PROVIDED DATA |
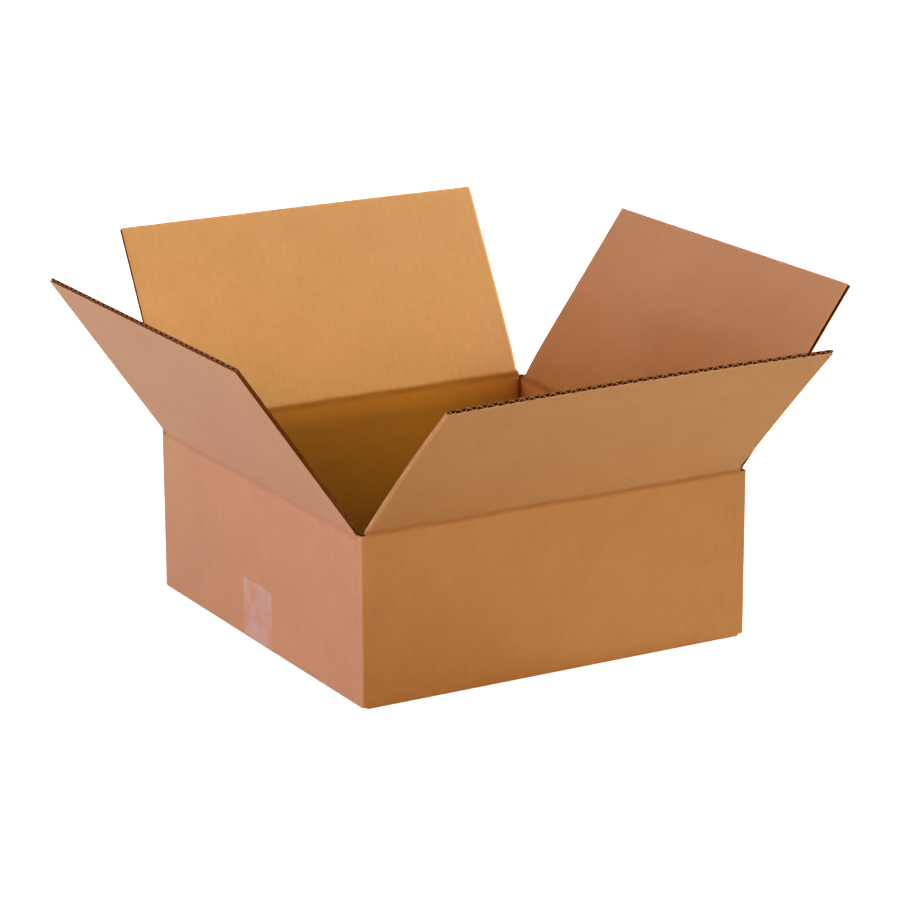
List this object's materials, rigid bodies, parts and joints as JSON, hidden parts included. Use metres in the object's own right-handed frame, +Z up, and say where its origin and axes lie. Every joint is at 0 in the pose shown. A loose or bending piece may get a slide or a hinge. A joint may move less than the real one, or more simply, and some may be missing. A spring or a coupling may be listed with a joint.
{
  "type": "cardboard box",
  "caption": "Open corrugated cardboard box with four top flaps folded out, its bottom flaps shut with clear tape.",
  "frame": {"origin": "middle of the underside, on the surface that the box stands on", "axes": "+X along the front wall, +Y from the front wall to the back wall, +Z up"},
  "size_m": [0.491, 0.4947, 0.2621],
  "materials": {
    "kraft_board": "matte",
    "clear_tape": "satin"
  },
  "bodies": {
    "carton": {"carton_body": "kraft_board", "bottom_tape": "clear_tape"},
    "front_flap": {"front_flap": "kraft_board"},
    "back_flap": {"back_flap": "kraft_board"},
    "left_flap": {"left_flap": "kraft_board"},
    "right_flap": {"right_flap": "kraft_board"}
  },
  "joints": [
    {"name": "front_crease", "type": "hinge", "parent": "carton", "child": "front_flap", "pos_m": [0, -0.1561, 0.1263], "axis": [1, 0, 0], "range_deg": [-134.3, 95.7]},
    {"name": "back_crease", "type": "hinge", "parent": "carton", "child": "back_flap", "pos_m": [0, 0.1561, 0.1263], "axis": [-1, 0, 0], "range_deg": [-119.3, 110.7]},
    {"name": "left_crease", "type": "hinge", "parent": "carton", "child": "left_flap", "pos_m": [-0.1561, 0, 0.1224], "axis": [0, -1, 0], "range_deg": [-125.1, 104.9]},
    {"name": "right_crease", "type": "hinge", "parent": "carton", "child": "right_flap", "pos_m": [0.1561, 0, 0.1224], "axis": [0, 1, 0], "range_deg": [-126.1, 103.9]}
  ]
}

WORK TO BE COMPLETED | Print the listing above in its entirety, with every line exact.

OUTPUT BELOW |
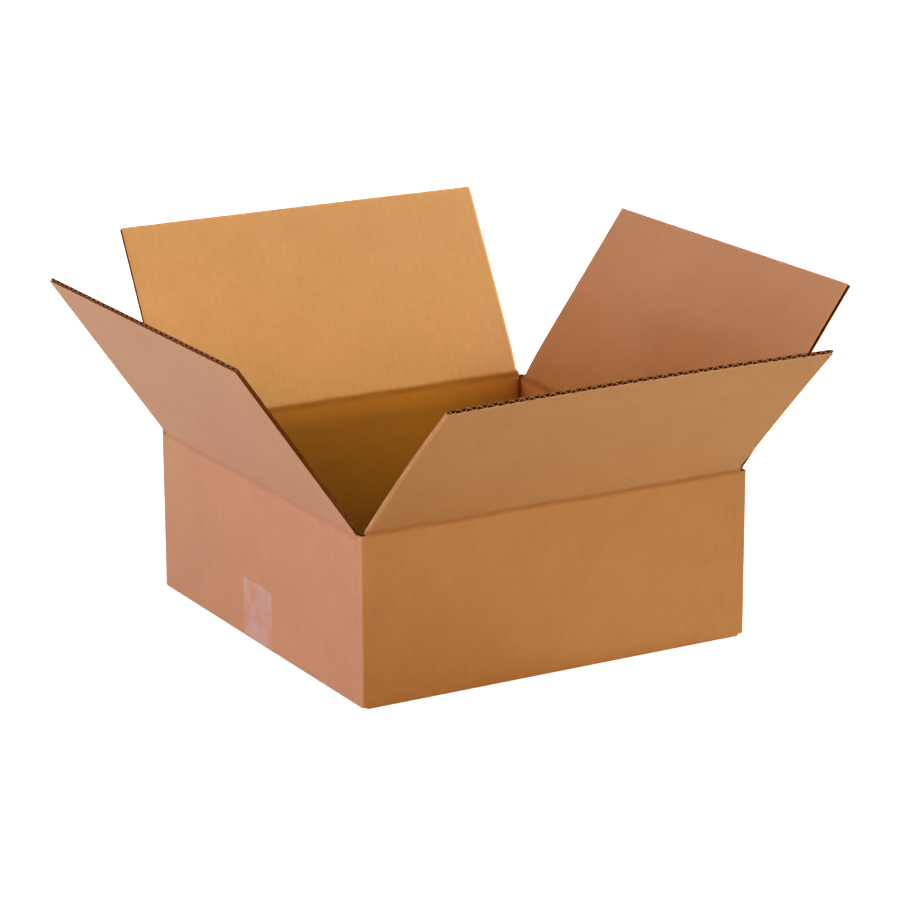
List this object's materials, rigid bodies, parts and joints as JSON, hidden parts included. Use metres in the object's own right-handed frame, +Z up, and say where its origin and axes lie. Every joint is at 0 in the pose shown. A loose or bending piece may get a slide or a hinge. A joint may move less than the real one, or more simply, and some may be missing. A spring or a coupling may be listed with a joint.
{
  "type": "cardboard box",
  "caption": "Open corrugated cardboard box with four top flaps folded out, its bottom flaps shut with clear tape.",
  "frame": {"origin": "middle of the underside, on the surface that the box stands on", "axes": "+X along the front wall, +Y from the front wall to the back wall, +Z up"},
  "size_m": [0.491, 0.4947, 0.2621],
  "materials": {
    "kraft_board": "matte",
    "clear_tape": "satin"
  },
  "bodies": {
    "carton": {"carton_body": "kraft_board", "bottom_tape": "clear_tape"},
    "front_flap": {"front_flap": "kraft_board"},
    "back_flap": {"back_flap": "kraft_board"},
    "left_flap": {"left_flap": "kraft_board"},
    "right_flap": {"right_flap": "kraft_board"}
  },
  "joints": [
    {"name": "front_crease", "type": "hinge", "parent": "carton", "child": "front_flap", "pos_m": [0, -0.1561, 0.1263], "axis": [1, 0, 0], "range_deg": [-134.3, 95.7]},
    {"name": "back_crease", "type": "hinge", "parent": "carton", "child": "back_flap", "pos_m": [0, 0.1561, 0.1263], "axis": [-1, 0, 0], "range_deg": [-119.3, 110.7]},
    {"name": "left_crease", "type": "hinge", "parent": "carton", "child": "left_flap", "pos_m": [-0.1561, 0, 0.1224], "axis": [0, -1, 0], "range_deg": [-125.1, 104.9]},
    {"name": "right_crease", "type": "hinge", "parent": "carton", "child": "right_flap", "pos_m": [0.1561, 0, 0.1224], "axis": [0, 1, 0], "range_deg": [-126.1, 103.9]}
  ]
}